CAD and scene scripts
◇ ◇ ◇

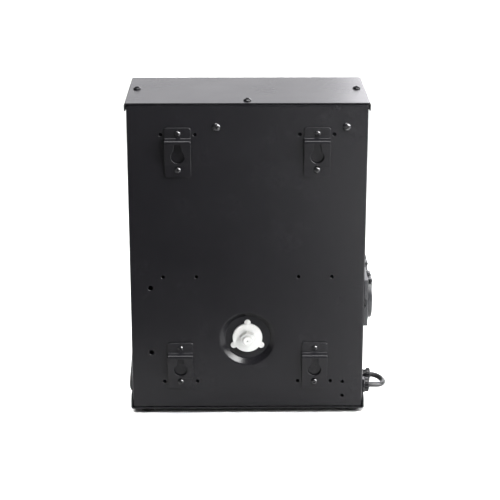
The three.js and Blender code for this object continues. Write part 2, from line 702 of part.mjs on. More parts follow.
// The heat-proof flange: a rounded disc on three ears, with a spigot that reaches the heater.
// Its origin is on the outlet's axis, where the flange seats in the dish.
function outlet() {
  const face = -OUTLET_THICKNESS;
  const reach = BLOCK_BACK - DISH_DEPTH - SEAT;
  const disc = turned("y", [
    [0, face], [OUTLET_RADIUS - 0.9, face], [OUTLET_RADIUS - 0.25, face + 0.3],
    [OUTLET_RADIUS, face + 0.9], [OUTLET_RADIUS, 0], [OUTLET_SPIGOT, 0],
    [OUTLET_SPIGOT, reach], [0, reach],
  ], 28);
  const ears = outletEars().map(([x, up]) => rod("y", OUTLET_EAR_RADIUS,
    -OUTLET_EAR_THICKNESS, 0, [x, up], 12));
  const earHoles = outletEars().map(([x, up]) => rod("y", OUTLET_EAR_HOLE,
    -OUTLET_EAR_THICKNESS - 1, 1, [x, up], 8));
  const hexCorners = [0, 1, 2, 3, 4, 5].map((k) => {
    const angle = THREE.MathUtils.degToRad(90 + HEX_TURN + k * 60);
    return point(HEX_RADIUS * Math.cos(angle), HEX_RADIUS * Math.sin(angle));
  });
  const pocketFloor = face + HEX_DEPTH;
  const pocket = prism("y", new THREE.Shape(hexCorners), face - 1, pocketFloor);
  const bore = rod("y", OUTLET_BORE, pocketFloor - 1, reach + 1, [0, 0], 12);
  const place = [0, DISH_DEPTH - SEAT, aboveFoot(OUTLET_HEIGHT)];
  const clearOfDish = [0, DISH_DEPTH, aboveFoot(OUTLET_HEIGHT)];
  piece("outlet_flange", cut(joined([disc, ...ears]), [pocket, bore, ...earHoles]),
    "outletWhite", place);

  const tip = face - NOZZLE_STANDOUT;
  const base = pocketFloor - SEAT;
  const nozzle = turned("y", [
    [0, tip + 0.5], [NOZZLE_BORE * 3, tip + 0.5], [NOZZLE_BORE * 3 + 0.5, tip],
    [NOZZLE_TIP - 0.7, tip], [NOZZLE_TIP, tip + 0.7], [NOZZLE_BASE, base - 1.2],
    [NOZZLE_BASE, base], [NOZZLE_STEM, base],
    [NOZZLE_STEM, base + NOZZLE_STEM_LENGTH], [0, base + NOZZLE_STEM_LENGTH],
  ], 20);
  const jet = rod("y", NOZZLE_BORE, tip - 1, base + NOZZLE_STEM_LENGTH + 1, [0, 0], 8);
  piece("nozzle", nozzle.subtract(jet), "outletWhite", clearOfDish);
}

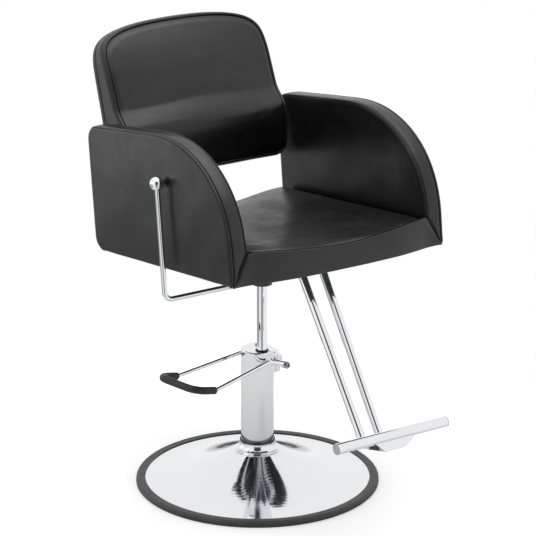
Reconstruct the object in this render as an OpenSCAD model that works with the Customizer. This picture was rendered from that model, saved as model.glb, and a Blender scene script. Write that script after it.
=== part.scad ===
// Hydraulic salon chair: a chromed round base with a foot pump, a ram that lifts and swivels the seat,
// an upholstered tub seat with round arms, a reclining back and a T-bar footrest.
// Millimetres. The base axis is the Z axis, the floor is z = 0 and the front of the chair faces -Y.
// Left and right are as seen from the front, so left is -X. The seat has a frame of its own, tilted
// back about the top of the ram, and the back pad has one that leans from the seat's.

/* [Base] */
// Diameter over the rubber ring
base_dia = 580; // [520:5:640]
// Width of the rubber ring, seen from above
ring_w = 22; // [16:1:30]
// Height of the rubber ring
ring_h = 15; // [12:1:20]
// Height of the chrome disc at its centre
base_rise = 80; // [60:1:100]
// How sharply the disc flares: 1 is a cone, 2 a parabola
flare = 1.9; // [1.3:0.1:2.6]
// Thickness of the chrome disc
disc_sheet = 2.5; // [1.5:0.5:4]
// Thickness of the bottom plate
bottom_t = 4; // [3:1:6]
// Thickness of the cast weight inside the base
weight_t = 8; // [5:1:12]

/* [Pump] */
// Diameter of the chrome pump tube
pump_dia = 78; // [72:1:84]
// Wall of the pump tube
pump_wall = 2.5; // [2:0.5:3]
// Height of the top of the pump head
pump_top = 335; // [300:5:380]
// Height of the cast pump head
head_h = 85; // [78:1:95]
// Diameter of the ram
ram_dia = 24; // [20:1:26]
// How far in front of the pump axis the ram stands
ram_off = 20; // [17:1:20]
// How far the seat is pumped up
lift = 150; // [60:5:150]
// Height of the collar that covers the pump's flange
collar_h = 27; // [20:1:34]
// Diameter of the collar's rim
collar_dia = 110; // [104:1:120]

/* [Pedal] */
// Turn of the pedal from the chair's left towards its front, in degrees
pedal_turn = 10; // [0:1:20]
// Diameter of the pedal rod
pedal_rod_dia = 10; // [8:1:10]
// Diameter of the rubber grip
grip_dia = 18; // [14:1:20]
// Reach of the pedal's legs from the pump axis
leg_reach = 195; // [170:5:215]
// Width between the centres of the pedal's legs at the grip
pedal_w = 130; // [112:2:140]
// How far the grip reaches beyond the legs
bow_reach = 62; // [50:1:70]
// How much the grip rises from level, in degrees
bow_rise = 13.5; // [0:0.5:18]
// Radius of the grip's corners
bow_r = 30; // [24:1:40]
// Distance of the pedal's pivot behind the pump axis
pivot_off = 47; // [45:1:50]
// Depth of the pedal's pivot below the top of the pump head
pivot_drop = 42; // [35:1:50]

/* [Seat] */
// Width across the arms
seat_w = 576; // [540:4:600]
// Thickness of an arm
arm_t = 46; // [44:1:54]
// Depth of the arms in front of the ram
arm_front = 318; // [290:2:330]
// Depth of the arms behind the ram
arm_rear = 271; // [265:1:285]
// Height of the arms above the underside of the seat
arm_h = 310; // [270:2:330]
// Tilt of the whole seat, in degrees
seat_tilt = 6.4; // [3:0.1:8]
// Height of the cushion's middle above the underside
cushion_h = 61; // [52:1:70]
// How much higher the cushion is along the arms
cushion_rise = 13; // [6:1:16]
// How far the front of the seat bows forward
front_bow = 28; // [10:1:36]
// Depth of the cushion behind the ram
cushion_rear = 250; // [244:1:252]

/* [Back] */
// Gap between the back pad and each arm
back_gap = 16; // [12:1:30]
// Height of the back pad, along its rear face
back_h = 368; // [320:4:400]
// Greatest thickness of the back pad at its seam
back_t = 100; // [80:1:105]
// Lean of the back's rear face from the seat's own upright, in degrees
back_lean = 11; // [6:0.5:12]
// Height where the back's sides start to round over
back_shoulder = 208; // [190:2:240]

/* [Footrest] */
// Diameter of the two footrest tubes
tube_dia = 20; // [16:1:22]
// Distance between the tubes' centres under the seat
tube_gap = 57; // [50:1:60]
// Slope of the tubes from upright, in degrees
tube_slope = 35.5; // [30:0.5:40]
// Length of a tube's sloping part
tube_run = 430; // [380:2:440]
// Diameter of the foot bar
bar_dia = 25; // [22:1:28]
// Length of the foot bar
bar_len = 296; // [240:4:340]

/* [Lever] */
// Diameter of the release lever's rod
lever_dia = 12; // [10:1:12]
// Diameter of the lever's ball
ball_dia = 33; // [28:1:36]
// Height of the ball's centre above the underside of the seat
ball_h = 206; // [160:2:230]

/* [Hidden] */
$fn = 64;

// Overrun of a cut past the faces it cuts
cut = 1;
// Radial clearance of a part that turns or slides in a bore
run_gap = 0.05;
// Clearance of a part that is fixed in its place
fit_gap = 0.1;
// Gap between soft solids, and between soft and hard ones
soft_gap = 0.3;
// Gap under a bead that joins two pieces of a rod, and the bead's own size
joint_gap = 0.02;
joint_half = 0.8;
joint_over = 0.1;
kink_over = 0.3;

chrome = "#dfe3e6";
steel = "#9aa0a5";
rubber = "#2b2c2e";
leather = "#232325";
wood = "#b98d5e";
cast = "#4a4c4f";

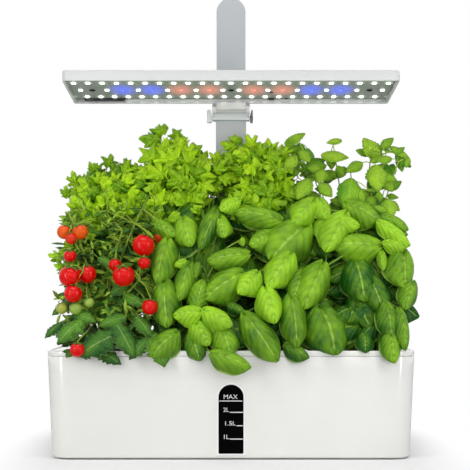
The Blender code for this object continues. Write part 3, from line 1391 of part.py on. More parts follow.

◇ ◇ ◇

*Task details*.
From the line that contains "Reconstruct the object" through the line that contains "collar_dia = 110; // [104:1:120]", reproduce every line exactly, both end lines included.

*Task result*.
Reconstruct the object in this render as an OpenSCAD model that works with the Customizer. This picture was rendered from that model, saved as model.glb, and a Blender scene script. Write that script after it.
=== part.scad ===
// Hydraulic salon chair: a chromed round base with a foot pump, a ram that lifts and swivels the seat,
// an upholstered tub seat with round arms, a reclining back and a T-bar footrest.
// Millimetres. The base axis is the Z axis, the floor is z = 0 and the front of the chair faces -Y.
// Left and right are as seen from the front, so left is -X. The seat has a frame of its own, tilted
// back about the top of the ram, and the back pad has one that leans from the seat's.

/* [Base] */
// Diameter over the rubber ring
base_dia = 580; // [520:5:640]
// Width of the rubber ring, seen from above
ring_w = 22; // [16:1:30]
// Height of the rubber ring
ring_h = 15; // [12:1:20]
// Height of the chrome disc at its centre
base_rise = 80; // [60:1:100]
// How sharply the disc flares: 1 is a cone, 2 a parabola
flare = 1.9; // [1.3:0.1:2.6]
// Thickness of the chrome disc
disc_sheet = 2.5; // [1.5:0.5:4]
// Thickness of the bottom plate
bottom_t = 4; // [3:1:6]
// Thickness of the cast weight inside the base
weight_t = 8; // [5:1:12]

/* [Pump] */
// Diameter of the chrome pump tube
pump_dia = 78; // [72:1:84]
// Wall of the pump tube
pump_wall = 2.5; // [2:0.5:3]
// Height of the top of the pump head
pump_top = 335; // [300:5:380]
// Height of the cast pump head
head_h = 85; // [78:1:95]
// Diameter of the ram
ram_dia = 24; // [20:1:26]
// How far in front of the pump axis the ram stands
ram_off = 20; // [17:1:20]
// How far the seat is pumped up
lift = 150; // [60:5:150]
// Height of the collar that covers the pump's flange
collar_h = 27; // [20:1:34]
// Diameter of the collar's rim
collar_dia = 110; // [104:1:120]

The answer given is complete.